Many independent thinkers simply do not have the motivation to contest partisanship.

Opportunities overseas entice them – not because of the higher salary, but for the fulfilment and respect they receive in a more conducive working environment that focuses on professionalism rather than party affiliation. Many Vincentians do not return from overseas for the same reasons – they cannot feel professionally fulfiled in a partisan setting.

Then there is the case of the potential investor and developer who hesitates because of the political implications – reluctant to be identified with either side, fully aware of the repercussions on their investment in the long term.

Many citizens, scarred from negative experiences that are political in nature, choose to take care of their own concerns instead of making a social contribution that is badly needed. Valuable human resources are wasted as people avoid involvement and withdraw into the background.

In the social climate of withdrawal and apathy, it is impossible to build the community networks that are necessary to move forward as a nation because the solutions to social and economic problems are based on how inclined we are as individuals to make a contribution. To work with others on shared goals and vision is a personal choice. It is what national productivity depends on.

But with the tear down mentality that party politics fosters, the choice is simple – most people curtail their lives to minimal effort at work and closed social circles. They may even seek escapism from feelings of frustration in habits that are detrimental to mind and body.

In this way, the wrath of party politics robs the society of its human resource. Some would argue that political agendas have been placed above the personal development of the people, which dictates their ability to function efficiently within the society.

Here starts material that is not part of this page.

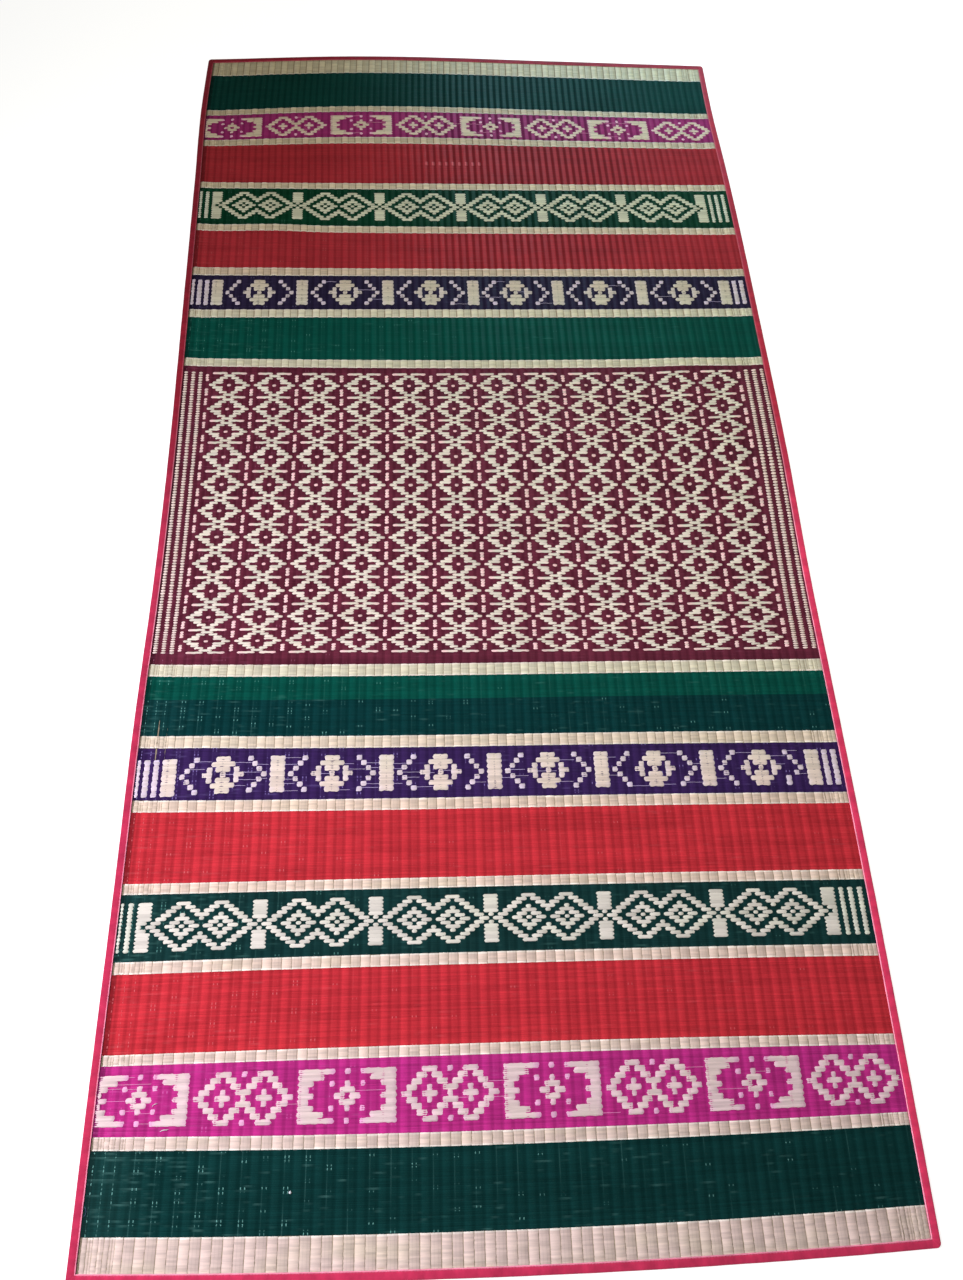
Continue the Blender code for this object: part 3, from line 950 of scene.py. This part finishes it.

The fear of retribution built up over many years has allowed party politics to take control of people who have become compliant in their silence. The slide towards national stagnation results as fear of expression stifles creative thinking and we become increasingly self-absorbed.

These are testing times for us all – not least of all those in positions of power and influence, many of whom have yet to learn that to expect

supporters to subordinate is to apply the tool of oppression from which we were supposedly liberated a long time ago.

The creative politicians and policy makers, those who have the interests of the nation at heart, will welcome freedom of speech and constructive criticism, encourage people to act and self-organise, and not exploit the public apathy that gives those in power control and free reign.

But people should not wait for encouragement from political quarters, they should muster confidence to express considered opinions and make their vital contribution to the transformation of national consciousness. They can exercise the power of personal expression using language that in the words of George Lamming “allows us to reflect on who we are and what we might become”.